Ben Becker alias Marlow nimmt seine Zuhörer mit auf eine abenteuerliche Flussreise ins Herz Afrikas und ins Herz der Finsternis. Im Auftrag einer belgischen Handelsgesellschaft übernimmt er das Kommando auf einem schäbigen Flussdampfer in der Spätzeit des europäischen Kolonialismus. Auf allen Handelsposten begegnet ihm sinnloses Chaos und eine fürchterliche Ausbeutung der Schwarzen. „Und Elfenbein klingelte in aller Ohren“, spricht Becker ins Dunkle des Zuschauerraums. Als er von Kurtz, dem erfolgreichsten Elfenbein-Agenten der Gesellschaft erfährt, der am Ende des Flusses ein zügelloses Leben und zweifelhafte Geschäfte führt, packt ihn ein seltsames Fieber: Er will diesen Kurtz unbedingt treffen, und seine Reise wird zur Entdeckungsfahrt zu den dunklen Seiten des eigenen Ich. Schließlich die Erkenntis: „Der Mensch ist ein bösartiges Tier.“
Francis Ford Coppola hat Conrads Novelle zur Grundlage seines Vietnamfilms „Apocalypse Now“ gemacht, die Rolle von Kurtz spielt Marlon Brando. Der Film von 1979 erhielt die Goldene Palme in Cannes, zwei Oscars, drei Golden Globe Awards sowie zahlreiche Nominierungen.

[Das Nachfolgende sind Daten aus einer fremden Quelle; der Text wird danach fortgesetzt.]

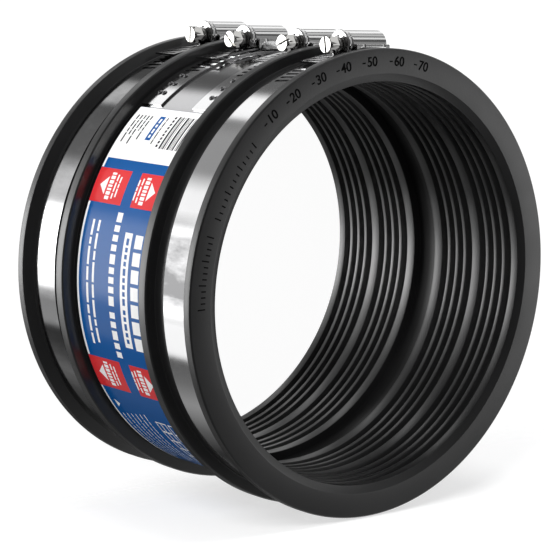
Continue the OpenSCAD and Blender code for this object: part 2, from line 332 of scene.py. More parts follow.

Für Ben Becker gab es als Dankeschön für den beeindruckenden und intensiven Abend im Rahmen des Poesiefestivals stürmischen Applaus, der nicht enden wollte. Mehrfach trat der Schauspieler aus dem Dunkel heraus in die Bühnenmitte, um sich feiern zu lassen und seine Fans mit einem „Ich liebe euch“ zu bedenken. Und nicht nur das: Erneut, so Becker, sei es schwere Kost gewesen, die er mitgebracht habe. „Aber auch böse Geschichten müssen erzählt werden.“ Nächstes Mal jedoch, wenn er wieder nach Homburg zum Festival komme, bringe er etwas Heiteres mit. Versprochen. Man darf gespannt sein!